Bad Debt and Good Debt: The Differences

Many people believe that having no debt is ideal, but in many situations, debt can actually be considered good for your finances if it helps you build wealth. For example, if you cannot afford to buy a home with cash, you may go into debt with a mortgage. That, in turn, can help you use your housing payments to build a real estate asset instead of renting.

Loans like mortgages are usually considered good debt because they provide value to the borrower by helping them build wealth. However, many other kinds of debt are not as healthy for your finances.

Key Takeaways

  • Debt can be considered “good” if it has the potential to increase your net worth or significantly enhance your life.
  • A student loan may be considered good debt if it helps you on your career track.
  • Bad debt is money borrowed to purchase rapidly depreciating assets or assets for consumption.
  • Bad debt can include high levels of credit card debt, which can hurt your credit score.

What Is Good Debt?

If the debt you take on helps you generate income or build your net worth, then that can be considered “good.” Going into debt may be beneficial to your overall financial health in several types of scenarios, such as paying for an education, funding a business, or buying a home:

  • Education: In general, the more education you have, the greater your earning potential. Education also has a positive correlation with the ability to find employment.
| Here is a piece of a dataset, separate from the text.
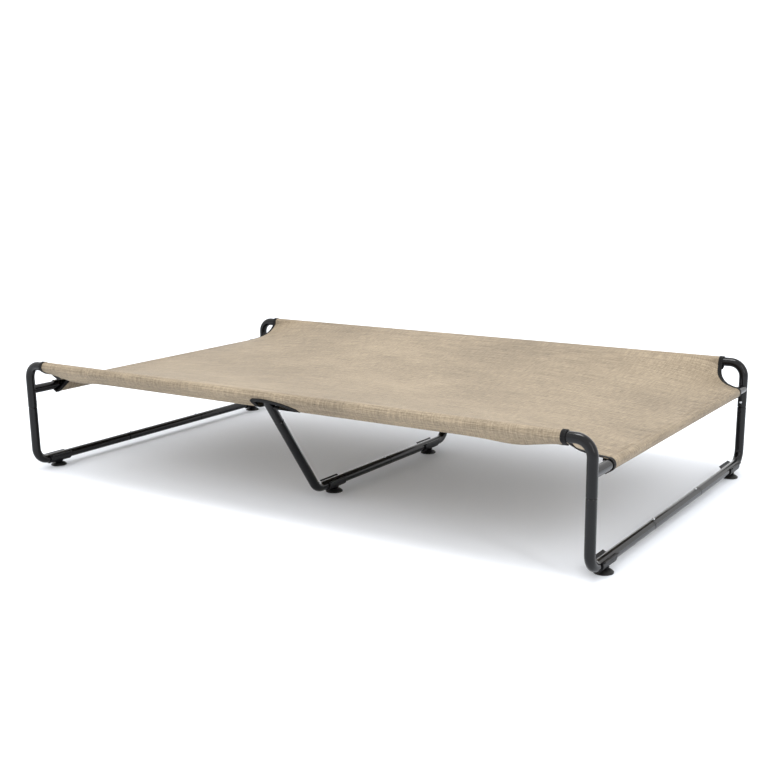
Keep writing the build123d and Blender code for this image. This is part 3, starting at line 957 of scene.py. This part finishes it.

Better educated workers are more likely to be employed in good-paying jobs and they tend to have an easier time finding new jobs if they need one. An investment in a college or technical degree can often pay for itself within a few years of entering the workforce. However, not all degrees are of equal value, so it’s worth considering both the short- and long-term prospects for any field of study that appeals to you.
  • A business: Money that you borrow to start your own business can also be considered good debt. Like paying for education, starting your own business comes with risks. Many ventures fail, but if your business succeeds, then the debt would be worth it.
  • Your home: There are a variety of ways to make money in real estate. First, you can take out a mortgage to buy a home, live in it, and then sell it at a profit. In the meantime, you also are building equity and will have the potential for tax breaks that are not available to renters. Residential real estate also can be used to generate income by renting it out.

What Is Bad Debt?

Bad debt is generally considered money you are borrowing to purchase a depreciating asset.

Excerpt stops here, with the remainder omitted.